Vorausschauende Vogelmütter: Mehr Jungs in schlechten Zeiten

Je nach Ernährungslage beeinflussen australische Prachtfinken das Geschlecht des Nachwuchses
Dreifarben-Papageienamadinen-Weibchen bringen bei schlechter Ernährungslage mehr Männchen hervor.
Dreifarben-Papageienamadinen-Weibchen bringen bei schlechter Ernährungslage mehr Männchen hervor.
© Sarah Pryke
Sydney (Australien) - Vogelmütter können das Geschlechterverhältnis ihres Nachwuchses beeinflussen. Sie passen es den zu erwartenden Bedingungen für die Aufzucht ihrer Jungen an: Bei schlechteren Aussichten bekommen sie mehr männliche Küken als weibliche. Diese haben unter schwierigen Bedingungen bessere Überlebenschancen als ihre Schwestern. Es ist bekannt, dass viele Tiere Einfluss auf das Verhältnis des Geschlechts des Nachwuchses nehmen können.

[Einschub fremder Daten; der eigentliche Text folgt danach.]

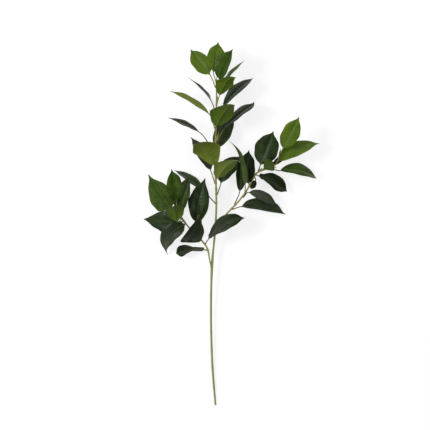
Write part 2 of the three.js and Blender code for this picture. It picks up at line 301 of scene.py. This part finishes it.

Bisherige Studien ließen allerdings offen, ob der beobachtete Zusammenhang tatsächlich eine Reaktion auf die Qualität der aktuellen Umweltbedingungen ist oder auf den körperlichen Zustand der Elterntiere zurückzuführen ist. Nun konnten australische Biologen bei einer australischen Prachtfinken-Art beobachten, dass das leibliche Befinden der Mutter dabei keine Rolle zu spielen scheint. Bereits die vorhandenen Ernährungsumstände üben einen Einfluss auf die Produktion der Eizellen aus, berichten sie im Fachblatt „Proceedings of the Royal Society B: Biological Sciences”.

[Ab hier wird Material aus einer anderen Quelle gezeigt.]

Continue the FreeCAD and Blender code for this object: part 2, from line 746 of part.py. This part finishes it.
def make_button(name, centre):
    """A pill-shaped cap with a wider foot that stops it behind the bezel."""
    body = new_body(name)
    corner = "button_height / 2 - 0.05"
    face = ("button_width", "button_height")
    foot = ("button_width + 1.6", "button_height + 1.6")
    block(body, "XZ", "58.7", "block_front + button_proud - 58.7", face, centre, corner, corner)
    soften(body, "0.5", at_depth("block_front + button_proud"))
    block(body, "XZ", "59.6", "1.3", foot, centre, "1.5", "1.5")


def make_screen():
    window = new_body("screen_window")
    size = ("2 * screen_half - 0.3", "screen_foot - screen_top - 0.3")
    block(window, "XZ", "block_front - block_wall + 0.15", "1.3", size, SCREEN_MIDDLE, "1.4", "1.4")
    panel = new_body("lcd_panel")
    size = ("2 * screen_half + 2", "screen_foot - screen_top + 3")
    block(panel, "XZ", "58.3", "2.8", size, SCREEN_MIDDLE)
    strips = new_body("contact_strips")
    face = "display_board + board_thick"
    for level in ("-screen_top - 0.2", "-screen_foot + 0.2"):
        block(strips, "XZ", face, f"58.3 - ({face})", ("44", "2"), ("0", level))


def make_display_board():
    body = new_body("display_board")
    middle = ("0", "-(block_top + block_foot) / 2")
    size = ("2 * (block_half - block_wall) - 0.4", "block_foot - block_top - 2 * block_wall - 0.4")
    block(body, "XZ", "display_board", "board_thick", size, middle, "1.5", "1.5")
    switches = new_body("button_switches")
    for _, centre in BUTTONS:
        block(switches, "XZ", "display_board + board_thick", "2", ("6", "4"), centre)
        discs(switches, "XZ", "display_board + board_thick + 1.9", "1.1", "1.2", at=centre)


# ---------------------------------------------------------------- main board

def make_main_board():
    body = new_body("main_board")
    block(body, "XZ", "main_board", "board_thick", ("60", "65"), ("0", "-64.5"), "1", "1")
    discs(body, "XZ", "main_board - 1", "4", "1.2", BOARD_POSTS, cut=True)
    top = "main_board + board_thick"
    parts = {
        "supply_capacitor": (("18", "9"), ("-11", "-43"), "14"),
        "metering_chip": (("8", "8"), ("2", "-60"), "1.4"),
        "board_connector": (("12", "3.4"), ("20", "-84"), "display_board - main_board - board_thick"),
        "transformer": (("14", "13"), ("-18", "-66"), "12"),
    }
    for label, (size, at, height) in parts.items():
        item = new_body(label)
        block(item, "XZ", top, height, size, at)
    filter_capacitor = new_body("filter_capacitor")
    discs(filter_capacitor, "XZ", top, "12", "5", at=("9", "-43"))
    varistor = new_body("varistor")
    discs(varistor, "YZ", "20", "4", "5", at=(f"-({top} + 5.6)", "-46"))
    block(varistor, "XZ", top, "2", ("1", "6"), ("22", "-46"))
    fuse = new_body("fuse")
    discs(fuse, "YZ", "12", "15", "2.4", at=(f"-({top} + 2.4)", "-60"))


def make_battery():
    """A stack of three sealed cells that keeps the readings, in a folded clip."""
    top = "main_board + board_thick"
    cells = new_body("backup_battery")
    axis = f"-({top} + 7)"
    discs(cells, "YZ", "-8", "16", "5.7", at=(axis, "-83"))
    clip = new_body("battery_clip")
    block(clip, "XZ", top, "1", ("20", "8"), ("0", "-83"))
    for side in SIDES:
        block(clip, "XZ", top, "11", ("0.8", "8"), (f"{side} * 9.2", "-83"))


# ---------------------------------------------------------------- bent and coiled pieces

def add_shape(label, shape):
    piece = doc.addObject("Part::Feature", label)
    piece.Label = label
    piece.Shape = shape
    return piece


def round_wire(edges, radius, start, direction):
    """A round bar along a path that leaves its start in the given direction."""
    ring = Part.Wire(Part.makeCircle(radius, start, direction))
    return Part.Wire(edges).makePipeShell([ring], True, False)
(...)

„Unsere Ergebnisse legen nahe, dass Mütter das Geschlechterverhältnis ihres Nachwuchses anpassen, um ihren Nachwuchs der erwarteten Qualität der Aufzucht-Umgebung anzugleichen“, schreiben Sarah Pryke von der Macquarie University in Sydney und ihr Kollege Lee A. Rollins. Die Biologen hatten insgesamt 56 weibliche Dreifarben-Papageienamadinen (Erythrura trichroa) unter zwei unterschiedlichen Bedingungen brüten lassen. Junge, ausgewachsene Vogelweibchen erhielten entweder eine reichhaltige oder eine karge Kost, bevor sie sich erstmals mit einem Männchen paaren und Nachwuchs bekommen durften. Vor der darauf folgenden, zweiten Paarung wurden sie dann jeweils mit der anderen Verköstigung versorgt. Die Forscher untersuchten unter anderem jeweils das körperliche Befinden der Elterntiere, das Geschlechterverhältnis der Küken und deren Überlebenschancen.

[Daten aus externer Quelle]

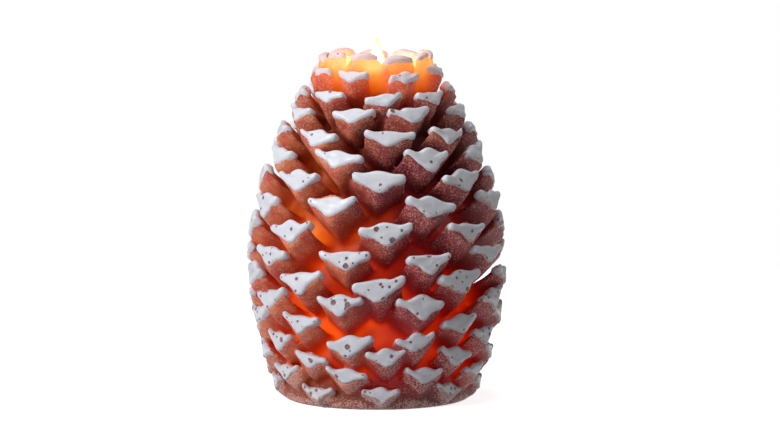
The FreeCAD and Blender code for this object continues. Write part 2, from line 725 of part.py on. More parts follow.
def make_light_board():
    """The round board on the base, with its four glow lights."""
    body = new_body("LightBoard")
    disc = circles(body, "BoardDisc", "XY_Plane", "light_board_radius", [("0", "0")], "base_top")
    pad(body, disc, "board_thickness", "BoardPad")
    document.recompute()
    holes = circles(body, "BoardScrewHoles", "XY_Plane", "screw_radius + 0.2", SCREW_CENTRES, "base_top")
    pocket(body, holes, "board_thickness * 2", "BoardDrill")
    document.recompute()
    middle = circles(body, "BoardMiddle", "XY_Plane", "5", [("0", "0")], "base_top")
    pocket(body, middle, "board_thickness * 2", "BoardMiddleHole")
    for name, y in TAB_PLACES:
        rectangle_pocket(body, "Board" + name, ("0 - bay_length / 2 - 0.1", y + " - 1.2"),
                         ("0.5 - bay_length / 2", y + " + 1.2"), "base_top", "board_thickness * 2")
    node("light_board", body)
    top = "base_top + board_thickness"
    corners = [("0 - led_offset", "0 - led_offset"), ("led_offset", "0 - led_offset"),
               ("led_offset", "led_offset"), ("0 - led_offset", "led_offset")]
    for number, (x, y) in enumerate(corners, start=1):
        flange = cylinder(f"GlowFlange{number}", "led_radius + 0.4", "1", x, y, top)
        barrel = cylinder(f"GlowBarrel{number}", "led_radius", "led_height - led_radius", x, y, top)
        dome = document.addObject("Part::Sphere", f"GlowDome{number}")
        bind(dome, Radius="led_radius")
        place(dome, x, y, top + " + led_height - led_radius")
        node(f"glow_light_{number}", fused(f"GlowLight{number}", flange, barrel, dome))


SCREW_CENTRES = [("screw_x", "screw_y"), ("0 - screw_x", "screw_y"),
                 ("screw_x", "0 - screw_y"), ("0 - screw_x", "0 - screw_y")]


TAB_PLACES = [("FrontTabSlit", "0 - cell_spacing / 2"), ("BackTabSlit", "cell_spacing / 2")]


def make_leads():
    """Two leads from the light board into the tower and up to the driver board."""
    wire_radius = 0.55
    bend = 2.6
    start_height = size("base_top + board_thickness")
    for name, x in (("lead_red", -3.0), ("lead_black", 3.0)):
        back = 17.0
        at_board = size("driver_thickness") / 2 + wire_radius
        level = start_height + 6.2
        route = [Vector(x, back, start_height), Vector(x, back, level), Vector(x, at_board, level),
                 Vector(x, at_board, size("driver_foot") + 4)]
        node(name, coded(name.title().replace("_", ""), tube_along(route, wire_radius, bend)))


def tube_along(route, radius, bend):
    """Round tube along straight runs that are joined by arcs of one bend radius, for square turns."""
    edges = []
    reached = route[0]
    for corner, following in zip(route[1:], route[2:]):
        before = (corner - reached).normalize()
        after = (following - corner).normalize()
        begin = corner - before * bend
        finish = corner + after * bend
        middle = corner + (after - before) * (bend * (1 - math.sqrt(0.5)))
        edges.append(Part.LineSegment(reached, begin).toShape())
        edges.append(Part.Arc(begin, middle, finish).toShape())
        reached = finish
    edges.append(Part.LineSegment(reached, route[-1]).toShape())
    path = Part.Wire(edges)
    direction = (route[1] - route[0]).normalize()
    ring = Part.Wire([Part.Circle(route[0], direction, radius).toShape()])
    return path.makePipeShell([ring], True, False)


# ---------------------------------------------------------------- the battery base

def make_base():
    """The round base: battery bay and cover recess below, switch and wiring rooms from above."""
    body = new_body("BaseHousing")
    disc = circles(body, "BaseDisc", "XY_Plane", "base_radius", [("0", "0")], "base_foot")
    pad(body, disc, "base_top - base_foot", "BasePad")
    document.recompute()
    half_bay = ("bay_length / 2", "bay_width / 2")
    rectangle_pocket(body, "BatteryBay", ("0 - " + half_bay[0], "0 - " + half_bay[1]), half_bay,
                     "base_foot", "bay_roof - base_foot")
    rim = "(1 + cover_gap)"
    rectangle_pocket(body, "CoverRecess", ("0 - cover_near - 0.7", "0 - " + half_bay[1] + " - " + rim),
                     ("bay_length / 2 + " + rim, half_bay[1] + " + " + rim), "base_foot", "cover_thickness + 0.1")
    for name, low, high in (("LeftArmRoom", "0 - 12.2", "0 - 5.8"), ("RightArmRoom", "5.8", "12.2")):
        rectangle_pocket(body, name, ("0 - hinge_offset - 1.8", low), ("0 - cover_near + 0.4", high),
                         "base_foot", "cover_thickness + hinge_radius + 0.4")
    rectangle_pocket(body, "SwitchRoom", ("0 - 12", "0 - 28"), ("12", "0 - 18.5"), "base_foot + 2",
                     "base_top - base_foot")
    rectangle_pocket(body, "SwitchWindow", ("0 - switch_travel / 2 - 1.8", "0 - switch_offset - 1.8"),
                     ("switch_travel / 2 + 1.8", "0 - switch_offset + 1.8"), "base_foot", "3")
    rectangle_pocket(body, "WiringRoom", ("0 - 12", "18.5"), ("12", "28"), "base_foot + 2", "base_top - base_foot")
    for name, y in TAB_PLACES:
        rectangle_pocket(body, name, ("0 - bay_length / 2 - 0.1", y + " - 1.2"),
                         ("0.5 - bay_length / 2", y + " + 1.2"), "bay_roof - 0.5", "base_top")
    holes = circles(body, "BaseScrewHoles", "XY_Plane", "screw_radius + 0.05", SCREW_CENTRES, "base_top - 8")
    pocket(body, holes, "9", "BaseDrill")
    pins = box("PinRoom", "2 * (hinge_radius - 0.64)", "26.4", "2 * (hinge_radius - 0.64)",
               "0 - hinge_offset - hinge_radius + 0.64", "-13.2", "base_foot + cover_thickness - hinge_radius + 0.64")
    node("base_housing", cut("BaseWithPinRoom", body, pins))
    for number, (x, y) in enumerate(SCREW_CENTRES, start=1):
        shank = cylinder(f"BaseShank{number}", "screw_radius", "9", x, y, "base_top + board_thickness - 8")
        head = cylinder(f"BaseHead{number}", "2", "1.4", x, y, "base_top + board_thickness")
        node(f"base_screw_{number}", fused(f"BaseScrew{number}", shank, head))


def rectangle_pocket(body, name, low, high, foot, depth):
    """Pocket a rectangle upwards from a height."""
    sketch = rectangle(body, name + "Outline", "XY_Plane", low, high, foot)
    pocket(body, sketch, depth, name)
    document.recompute()


def make_cells():
    """Two battery cells side by side, turned opposite ways."""
    for name, side in (("battery_front", -1), ("battery_back", 1)):
        title = name.title().replace("_", "")
        body = new_body(title)
        points = [
            ("0", "0"),
            ("cell_radius - 0.6", "0"),
            ("cell_radius", "0.6"),
            ("cell_radius", "cell_length - 0.6"),
            ("cell_radius - 0.6", "cell_length"),
            ("button_radius", "cell_length"),
            ("button_radius", "cell_length + button_height"),
            ("0", "cell_length + button_height"),
        ]
        revolve(body, outline(body, title + "Profile", "XZ_Plane", points), title + "Turned")
        body.Placement = FreeCAD.Placement(Vector(0, 0, 0), FreeCAD.Rotation(Vector(0, 1, 0), -90 * side))
        place(body, f"{side} * (cell_length + button_height) / 2", f"{side} * cell_spacing / 2", "cell_axis")
        node(name, body)


def spring(x, side, y):
    """Spring between a contact plate and a cell, as a close helix."""
    room = size("(bay_length - cell_length - button_height) / 2 - 0.4")
    helix = Part.makeHelix(room / 4, room - 0.52, 3.6, 0)
    wire = Part.Wire(helix.Edges)
    start = wire.Edges[0].valueAt(wire.Edges[0].FirstParameter)
    profile = Part.Wire([Part.Circle(start, Vector(0, 1, 0), 0.22).toShape()])
    coil = wire.makePipeShell([profile], True, True)
    coil.Placement = FreeCAD.Placement(Vector(x, y, size("cell_axis")), FreeCAD.Rotation(Vector(0, 1, 0), 90 * side))
    return coil


def make_contacts():
    """The contact plates: a spring and a button at the hinge end, and the link at the other end."""
    reach, thick = size("bay_length / 2"), 0.4
    middle, spacing = size("cell_axis"), size("cell_spacing / 2")
    press_length = size("(bay_length - cell_length - button_height) / 2") - thick - 0.05
    tab_height = size("base_top + board_thickness + 0.4") - middle - 5

    def plate(x, low, high):
        return Part.makeBox(thick, high - low, 10, Vector(x, low, middle - 5))

    def press(x, y, direction):
        return Part.makeCylinder(2, press_length, Vector(x, y, middle), Vector(direction, 0, 0))

    def tab(y):
        return Part.makeBox(thick, 2, tab_height, Vector(-reach, y - 1, middle + 5))

    spring_plate = plate(-reach, -spacing - 5, -spacing + 5).fuse(tab(-spacing))
    button_plate = plate(-reach, spacing - 5, spacing + 5).fuse([tab(spacing), press(thick - reach, spacing, 1)])
    link_plate = plate(reach - thick, -spacing - 5, spacing + 5).fuse(press(reach - thick, -spacing, -1))
    node("spring_contact", coded("SpringContact", spring_plate))
    node("button_contact", coded("ButtonContact", button_plate))
    node("link_contact", coded("LinkContact", link_plate))
    node("front_spring", coded("FrontSpring", spring(thick - reach + 0.25, 1, -spacing)))
    node("back_spring", coded("BackSpring", spring(reach - thick - 0.25, -1, spacing)))


def make_cover():
    """The battery cover: plate, two hinge arms with knuckles and pins, and a latch tongue."""
    plate = box("CoverPlate", "cover_near + bay_length / 2 + 0.8", "bay_width + 2", "cover_thickness",
                "0 - cover_near", "0 - bay_width / 2 - 1", "base_foot")
    tongue = box("CoverTongue", "1.2", "8", "3", "bay_length / 2 - 1.4", "-4", "base_foot + cover_thickness")
    grip = box("CoverGrip", "1.2", "9", "0.9", "bay_length / 2 - 3", "-4.5", "base_foot")
    parts = [plate, tongue]
    for name, low in (("Front", -11.8), ("Back", 6.2)):
        parts.append(box(name + "Arm", "hinge_offset - cover_near + 1", "5.6", "cover_thickness - 0.1",
                         "0 - hinge_offset", str(low), "base_foot + 0.1"))
        parts.append(along_y(name + "Knuckle", "hinge_radius", low, 5.6))
    parts.append(along_y("FrontPin", "0.7", -12.8, 1.2))
    parts.append(along_y("BackPin", "0.7", 11.6, 1.2))
    node("battery_cover", cut("BatteryCover", fused("CoverBlank", *parts), grip))


def along_y(name, radius, low, length):
    """Cylinder along Y on the cover's hinge axis."""
    item = cylinder(name, radius, str(length), "0 - hinge_offset", str(low + length), "base_foot + cover_thickness")
    turn(item, Vector(1, 0, 0), 90)
    return item


def make_switch():
    """The slide switch: a frame with three terminals, and the slider whose nub shows under the base."""
    can = box("SwitchCan", "15", "6.4", "5", "-7.5", "0 - switch_offset - 3.2", "base_foot + 2")
    room = box("SwitchRoomInside", "13.4", "4.8", "3.2", "-6.7", "0 - switch_offset - 2.4", "base_foot + 1")
    pins = [cylinder(f"SwitchPin{number}", "0.35", "base_top - base_foot - 7", str(x), "0 - switch_offset",
                     "base_foot + 7") for number, x in enumerate((-4, 0, 4))]
    node("switch_frame", cut("SwitchFrame", fused("SwitchBlank", can, *pins), room))
    plate = box("SliderPlate", "5.2", "4.4", "1.6", "switch_travel / 2 - 2.6", "0 - switch_offset - 2.2",
                "base_foot + 2.2")
    nub = box("SliderNub", "2.6", "2.6", "4.4", "switch_travel / 2 - 1.3", "0 - switch_offset - 1.3", "base_foot - 1.3")
    node("switch_slider", fused("SwitchSlider", plate, nub))


# ---------------------------------------------------------------- build, check and write

def check_and_write():
    """Stop on any failed object, then write every sub-part to its own file."""
    document.recompute()
    failed = [item.Name for item in document.Objects if {"Invalid", "Error"} & set(item.State)]
    failed += [item.Label for item in nodes if item.Shape.isNull() or not item.Shape.isValid()]
    if failed:
        raise RuntimeError("objects that failed: " + ", ".join(failed))
    os.makedirs("parts", exist_ok=True)
    for item in nodes:
        item.Shape.exportStep(os.path.join("parts", item.Label + ".step"))
        bounds = item.Shape.BoundBox
        spans = "  ".join(f"{low:8.2f}..{high:7.2f}" for low, high in (
            (bounds.XMin, bounds.XMax), (bounds.YMin, bounds.YMax), (bounds.ZMin, bounds.ZMax)))
        print(f"{item.Label:18} solids {len(item.Shape.Solids):3}  volume {item.Shape.Volume:10.1f}  {spans}")


make_cone()
make_flame()
make_deck()
make_flame_light()
make_tower()
make_tower_screws()
make_coil()
make_driver()
make_light_board()
make_leads()
make_base()
make_cells()
make_contacts()
make_cover()
make_switch()
check_and_write()
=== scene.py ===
"""Looks of the flameless pine-cone candle: cast wax, thick snow on the scales, and the light inside."""

import math
import random

import bmesh
import bpy
import numpy as np
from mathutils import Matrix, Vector, noise


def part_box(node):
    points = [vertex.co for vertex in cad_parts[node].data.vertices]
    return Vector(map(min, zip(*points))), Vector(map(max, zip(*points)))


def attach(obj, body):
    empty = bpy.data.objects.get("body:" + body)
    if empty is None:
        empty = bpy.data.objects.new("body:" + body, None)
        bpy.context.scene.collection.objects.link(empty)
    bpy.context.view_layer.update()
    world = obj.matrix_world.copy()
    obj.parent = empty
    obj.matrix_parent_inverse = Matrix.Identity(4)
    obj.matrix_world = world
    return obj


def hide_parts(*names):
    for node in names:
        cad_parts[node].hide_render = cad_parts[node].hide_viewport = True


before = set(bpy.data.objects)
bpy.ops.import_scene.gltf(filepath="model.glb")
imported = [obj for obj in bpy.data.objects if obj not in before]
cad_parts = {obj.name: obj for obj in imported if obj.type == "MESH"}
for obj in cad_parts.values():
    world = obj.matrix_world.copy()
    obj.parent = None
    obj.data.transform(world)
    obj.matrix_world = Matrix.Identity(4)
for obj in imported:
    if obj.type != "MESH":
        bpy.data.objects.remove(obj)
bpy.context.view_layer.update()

MM = 0.001


# ------------------------ the plan of the scales, in millimetres
# It repeats the plan in the part's source, with the same seed and the same order of random draws.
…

Sie stellten fest: Die Kondition der Weibchen litt keineswegs unter schlechter Ernährung. Weder das Körpergewicht noch bestimmte Blutwerte oder Immunfunktionen betreffend, fand sich ein Unterschied zwischen den beiden Gruppen. Doch während bei reichhaltiger Kost das Verhältnis von Söhnen und Töchtern ausgeglichen war, brachten die Weibchen bei minderwertiger Kost deutlich mehr männliche Küken hervor. Bei Säugetieren wie dem Menschen besitzt das Erbgut der Männchen – mit X- und Y-Chromosom – die beiden unterschiedlichen geschlechtsbestimmenden Erbinformationen und steuert damit das Geschlecht des Nachwuchses. Bei Vögeln dagegen ist es umgekehrt: Männchen besitzen zwei Z-Chromosomen und die Weibchen sind das sogenannte hemizygote Geschlecht, die Träger der unterschiedlichen Geschlechts-Chromosomen – W und Z. Daher sind Vogelweibchen prinzipiell in der Lage, das Geschlecht ihres Nachwuchses zu beeinflussen, indem sie mehr Z-Eizellen produzieren, aus denen männliche Kücken hervorgehen. Und genau das tun sie bei schlechten Aussichten für die Aufzucht. Sie bringen mehr männliche Küken hervor, die dann bessere Überlebensaussichten haben.